Task:
Reproduce each line of the material precisely.

Available data:
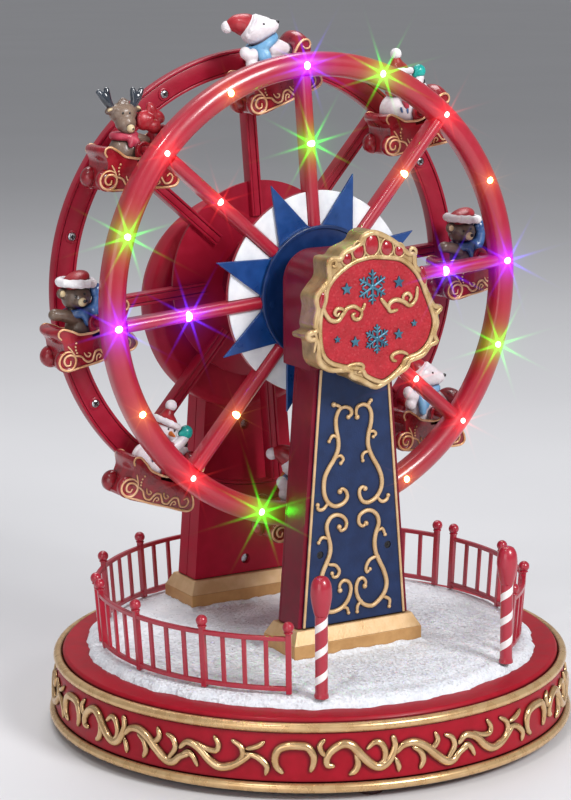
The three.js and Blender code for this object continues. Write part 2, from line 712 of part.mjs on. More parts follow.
// The wheel. Its pieces are made about the axle, spoke 0 towards +X, with depth measured
// outwards from the inner face of the rim
function halfProfile(depthPoints) {
  return depthPoints.map(([radius, depth]) => [radius, innerSpace / 2 + depth]);
}

function radialBar(section, from, to, angle) {
  const bar = new THREE.ExtrudeGeometry(shapeOf(section), { depth: to - from, bevelEnabled: false });
  bar.rotateY(Math.PI / 2).rotateX(Math.PI / 2);
  const spots = bar.attributes.position;
  for (let i = 0; i < spots.count; i += 1) {
    spots.setXYZ(i, spots.getX(i), innerSpace / 2 + spots.getZ(i), -spots.getY(i));
  }
  return solid(bar.translate(from, 0, 0).rotateY(-angle));
}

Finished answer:
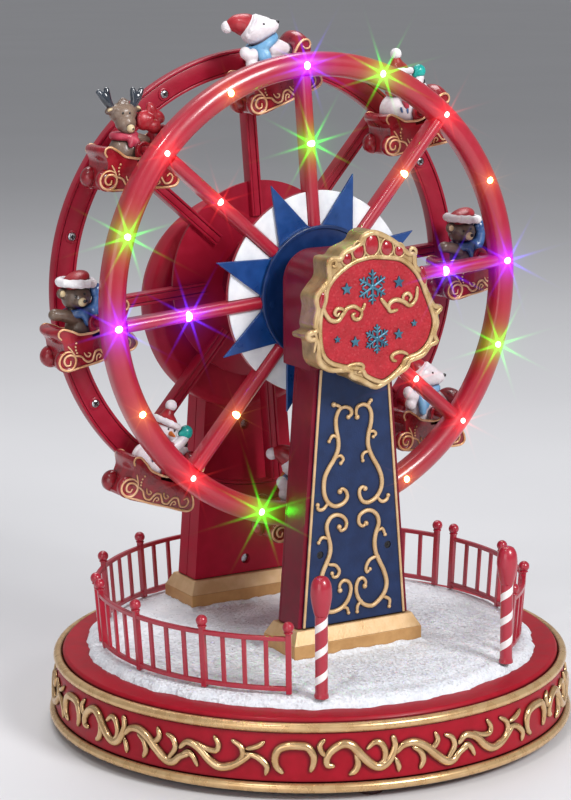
The three.js and Blender code for this object continues. Write part 2, from line 712 of part.mjs on. More parts follow.
// The wheel. Its pieces are made about the axle, spoke 0 towards +X, with depth measured
// outwards from the inner face of the rim
function halfProfile(depthPoints) {
  return depthPoints.map(([radius, depth]) => [radius, innerSpace / 2 + depth]);
}

function radialBar(section, from, to, angle) {
  const bar = new THREE.ExtrudeGeometry(shapeOf(section), { depth: to - from, bevelEnabled: false });
  bar.rotateY(Math.PI / 2).rotateX(Math.PI / 2);
  const spots = bar.attributes.position;
  for (let i = 0; i < spots.count; i += 1) {
    spots.setXYZ(i, spots.getX(i), innerSpace / 2 + spots.getZ(i), -spots.getY(i));
  }
  return solid(bar.translate(from, 0, 0).rotateY(-angle));
}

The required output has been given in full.